ASSESSING STANFORD' RUN DEFENSE: Stanford's run defense is its strength. It yielded 284 yards on the ground against Army's triple option attack, but limited San Jose State and Arizona State to 35 and 50 rushing yards, respectively. The Sun Devils, who don't have a strong running game, averaged just 2.1 yards per attempt against the Cardinal. Washington State does not have much of a running game ether. Stanford's front seven is among the best in the country, although that group has not been as dominant as expected in the first two games.
ASSESSING STANFORD'S PASS DEFENSE: Stanford's pass defense is based largely on its pass rush. The Cardinal, which led the nation in sacks last year, has seven through the first three games, as teams are focusing on getting the ball out quickly. Stanford's secondary, led by CB Alex Carter and S Ed Reynolds, is better than it's been in recent years. However, Reynolds likely will be suspended for the first half of the game against Washington State. Stanford's pass defense had a number of breakdowns late in the game against Arizona State, which threw three fourth-quarter touchdown passes.
ASSESSING STANFORD'S SPECIAL TEAMS: PK Jordan Williamson is 6-for-8 on field goal attempts, including a long of 48. His only misses came on attempts of 51 and 52 yards. He has had touchbacks on 10 of his 21 kickoffs, and Stanford's kick coverage has been pretty good. Ty Montgomery has proven to be a solid kick returner, averaging 27.1 yards per attempt. Ben Rhyne has averaged 41.3 yards per punt with minimal returns.
--OG David Yankey will miss the Washington State game because of a family matter.
--DE Henry Anderson will miss his second straight game because of a leg injury suffered against Army. He will miss a few games after that, but is not expected to be out the rest of the season.

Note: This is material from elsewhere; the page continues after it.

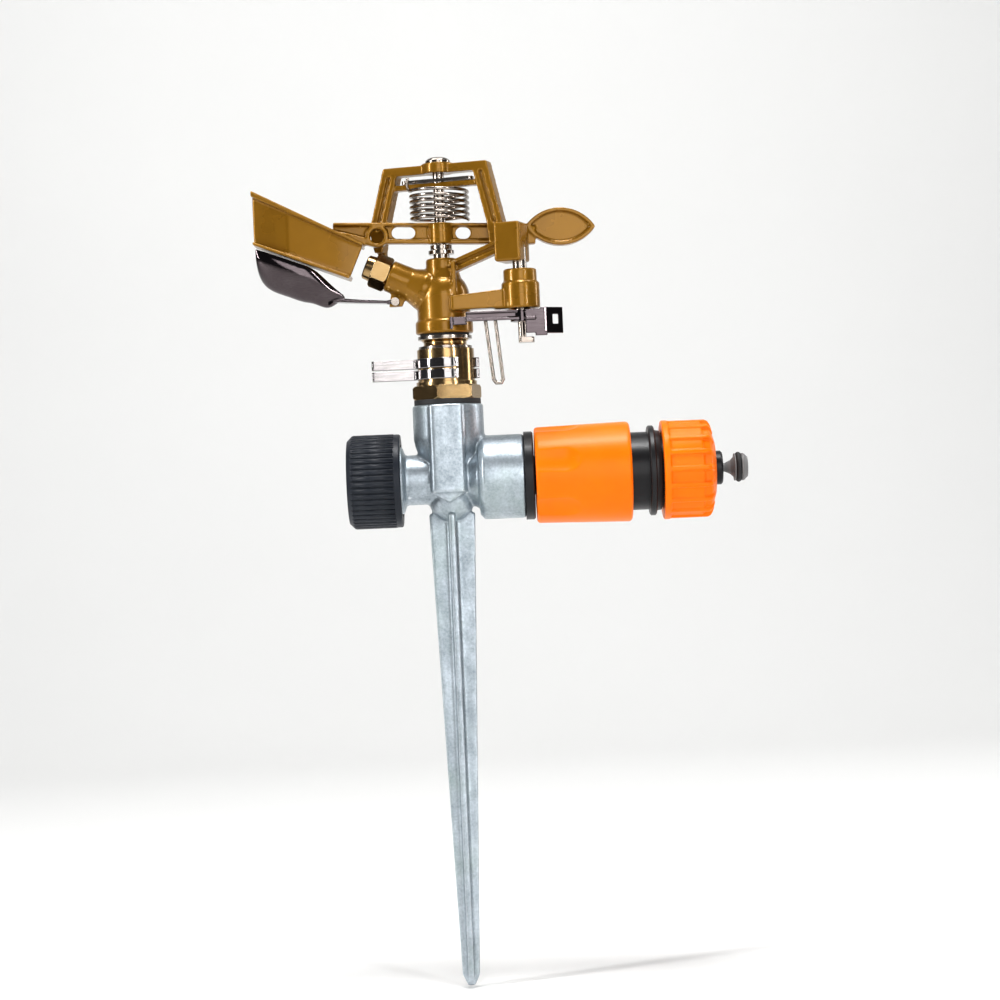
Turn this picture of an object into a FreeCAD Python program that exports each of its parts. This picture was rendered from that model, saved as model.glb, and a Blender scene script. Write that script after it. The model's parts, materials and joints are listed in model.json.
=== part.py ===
import FreeCAD, Part
import math
import os

# Impact sprinkler on a ground spike. Millimetres, +Z up.
# The origin is on the riser axis at the ground line, where the spike's fins meet the tee body.
# The jet leaves towards -X, the hose joins from +X, and -Y is the front.

V = FreeCAD.Vector
X_AXIS = V(1, 0, 0)
Y_AXIS = V(0, 1, 0)
Z_AXIS = V(0, 0, 1)

# ---- fits and gaps ----
RUN = 0.05                  # radial clearance of a running fit
GAP = 0.35                  # gap between faces that move past each other

# ---- ground spike and tee ----
SPIKE_LENGTH = 167.0
SPIKE_TOP_WIDTH = 16.6
SPIKE_TIP_WIDTH = 6.2
FIN_THICKNESS = 2.2
TEE_HEIGHT = 15.4           # height of the hose axis
SOCKET_RADIUS = 12.75
SOCKET_BOTTOM = 27.0
SOCKET_TOP = 42.1
WAIST_RADIUS = 8.4
STUB_RADIUS = 15.1
STUB_START = 10.2
STUB_END = 26.7
NECK_RADIUS = 9.0
CAP_THREAD_RADIUS = 13.1    # G3/4 crest, outside
WATERWAY_RADIUS = 6.2

# ---- screw cap on the spare inlet ----
CAP_RADIUS = 16.75
CAP_INNER_END = -17.6
CAP_OUTER_END = -36.7
CAP_FLOOR = 2.2
CAP_RIBS = 48

# ---- bearing: nipple, tube, washers, collars ----
NIPPLE_BOTTOM = 34.0
GASKET_THICKNESS = 1.8
GASKET_RADIUS = 12.0
HEX_FLATS = 22.0
HEX_HEIGHT = 5.0
HEX_TURN = 15.0             # degrees, the way the hexagon was left when tightened
NIPPLE_TOP = 61.9
SLEEVE_RADIUS = 10.25
TUBE_RADIUS = 7.0
TUBE_BORE = 5.2
TUBE_BOTTOM = 29.0
TUBE_TOP = 77.0
SPRING_POCKET_FLOOR = 50.0
SPRING_POCKET_RADIUS = 9.0
LOWER_COLLAR_HEIGHT = 51.1
UPPER_COLLAR_HEIGHT = 55.1
COLLAR_TALL = 3.5
COLLAR_STRIP = 1.0
COLLAR_TAB_REACH = 26.7
COLLAR_GAP_START = -67.0    # degrees, counted anticlockwise from +X
COLLAR_GAP_END = -12.0
COLLAR_EAR = 1.8

# ---- head casting ----
FLANGE_BOTTOM = 67.5
FLANGE_TOP = 72.6
FLANGE_RADIUS = 10.35
BODY_RADIUS = 9.5
JET_HEIGHT = 80.8           # where the jet axis crosses the riser axis
JET_ANGLE = 24.0            # degrees above level
BARREL_RADIUS = 5.8
BARREL_END = 21.0           # along the jet axis
POST_RADIUS = 5.75
POST_TOP = 94.6
BRIDGE_TURN = -18.0         # degrees, plan angle between the bridge and the jet
BRIDGE_TOP = 128.4
BRIDGE_BEAM = 3.2
BRIDGE_HALF_DEPTH = 3.0
LEG_GROOVE_DEPTH = 1.1
LEDGE_BOTTOM = 120.0
LEDGE_TOP = 122.0
TRIP_X = 27.8
TRIP_Y = -10.5
TRIP_BOSS_BOTTOM = 74.7
TRIP_BOSS_STEP = 84.0
TRIP_BOSS_TOP = 88.8
TRIP_BOSS_RADIUS = 6.8
TRIP_BOSS_NECK = 5.95
TRIP_PIN_TOP = 96.5
JET_BORE = 3.0
NOZZLE_SEAT = 4.2
STOP_BLOCK_BOTTOM = 91.4
STOP_BLOCK_TOP = 105.4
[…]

--S Ed Reynolds will be suspended for the first half of the game against Washington State after being ejected in the fourth quarter against Arizona State for a helmet-to-helmet hit on the quarterback.
--S Devon Carrington is scheduled to start in place of Reynolds against Oregon. It will be Carrington's first start this season, but he started five games in 2011 as a sophomore.
--DE Josh Mauro, a fifth-year senior, got his first career start and his first career interception in the game against Arizona State. His pick led to Stanford's first touchdown. He will start again against Washington State.